The state has ceased paying off its debts to its suppliers after the country exited the bailout program in the summer. Instead of diminishing, the state’s dues increased slightly in October, as the government’s is obviously prioritizing the payment of social dividends and covering the ruling party’s promises.
The data released on Monday by the State General Accounting Office showed that state debts to suppliers and taxpayers created within 2018 increased to 2.621 billion euros at end-October, from 2.613 at end-September.
The government has given up trying to bring its arrears to third parties down to zero by end-December, its latest target date, even though the country’s creditors and Eurogroup chief Mario Centeno have issued strict recommendations regarding delays related to the implementation of reforms, including the repayment of debts. It is likely the issue of guidelines will become more pressing during monitoring for the European Commission’s second enhanced surveillance report in mid-January.

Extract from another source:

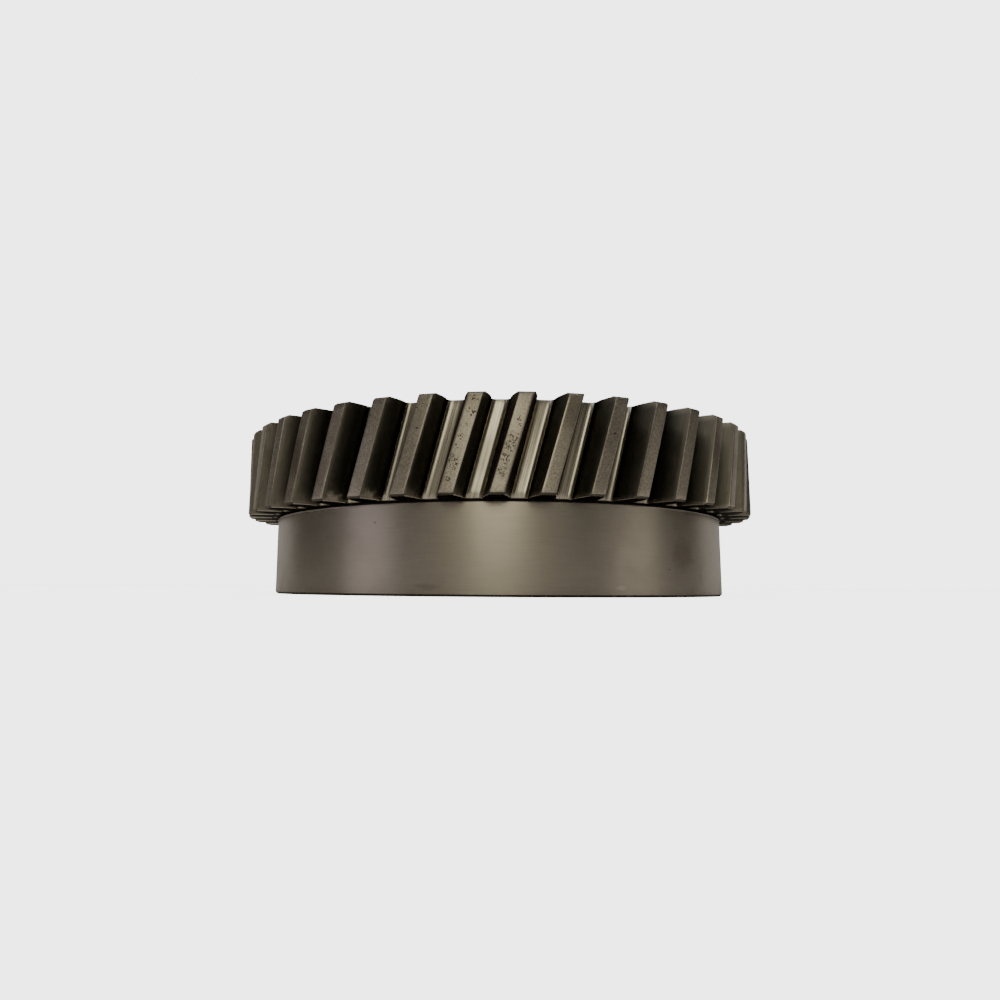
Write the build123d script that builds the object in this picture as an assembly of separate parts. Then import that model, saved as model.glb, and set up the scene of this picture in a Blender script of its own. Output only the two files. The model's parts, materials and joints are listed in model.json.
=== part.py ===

Data show that hospitals and broader state sector companies saw their debts rise in October, while outstanding tax rebates came down. The debts of ministries come to 114 million euros, local authorities to 263 million, social security bodies to 799 million, hospitals to 476 million (up from 409 million at end-September) and various state corporations to 341 million euros. Pending tax rebates stand at 627 million euros, down 72 million on a monthly basis.
However, the state’s debts are actually far higher, given that the State General Accounting Office does not include outstanding rebates by customs offices and the special consumption tax and value-added tax rebates to industries, hotels, fishing vessels and ships.
New Democracy economy spokesman Christos Staikouras commented that “contrary to government pledges, the full repayment of the state’s arrears remains a midsummer night’s dream. They should have brought them down to zero by August 20 and they still stand at over 2.6 billion euros, while their payment is exclusively based on overtaxing citizens.”